GOAL. Quote, without change, all of the lines that follow.

JSON records of objects.
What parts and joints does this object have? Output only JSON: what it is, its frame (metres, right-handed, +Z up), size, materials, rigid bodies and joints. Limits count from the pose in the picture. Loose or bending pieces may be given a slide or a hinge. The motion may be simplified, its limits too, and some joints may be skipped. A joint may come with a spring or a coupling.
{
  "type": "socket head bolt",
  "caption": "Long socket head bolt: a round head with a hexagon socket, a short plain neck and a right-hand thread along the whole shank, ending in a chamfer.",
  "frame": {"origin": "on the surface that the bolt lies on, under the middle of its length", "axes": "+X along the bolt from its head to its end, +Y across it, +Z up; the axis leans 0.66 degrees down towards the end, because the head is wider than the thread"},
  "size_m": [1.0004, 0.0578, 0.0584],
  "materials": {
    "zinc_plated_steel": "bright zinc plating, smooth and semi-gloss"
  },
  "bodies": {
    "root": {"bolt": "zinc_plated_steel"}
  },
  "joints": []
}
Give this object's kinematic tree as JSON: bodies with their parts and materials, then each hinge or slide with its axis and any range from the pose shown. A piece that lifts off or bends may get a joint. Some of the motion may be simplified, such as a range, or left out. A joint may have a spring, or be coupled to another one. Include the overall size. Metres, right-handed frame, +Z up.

RESPONSE TO THE TASK.
What parts and joints does this object have? Output only JSON: what it is, its frame (metres, right-handed, +Z up), size, materials, rigid bodies and joints. Limits count from the pose in the picture. Loose or bending pieces may be given a slide or a hinge. The motion may be simplified, its limits too, and some joints may be skipped. A joint may come with a spring or a coupling.
{
  "type": "socket head bolt",
  "caption": "Long socket head bolt: a round head with a hexagon socket, a short plain neck and a right-hand thread along the whole shank, ending in a chamfer.",
  "frame": {"origin": "on the surface that the bolt lies on, under the middle of its length", "axes": "+X along the bolt from its head to its end, +Y across it, +Z up; the axis leans 0.66 degrees down towards the end, because the head is wider than the thread"},
  "size_m": [1.0004, 0.0578, 0.0584],
  "materials": {
    "zinc_plated_steel": "bright zinc plating, smooth and semi-gloss"
  },
  "bodies": {
    "root": {"bolt": "zinc_plated_steel"}
  },
  "joints": []
}
Give this object's kinematic tree as JSON: bodies with their parts and materials, then each hinge or slide with its axis and any range from the pose shown. A piece that lifts off or bends may get a joint. Some of the motion may be simplified, such as a range, or left out. A joint may have a spring, or be coupled to another one. Include the overall size. Metres, right-handed frame, +Z up.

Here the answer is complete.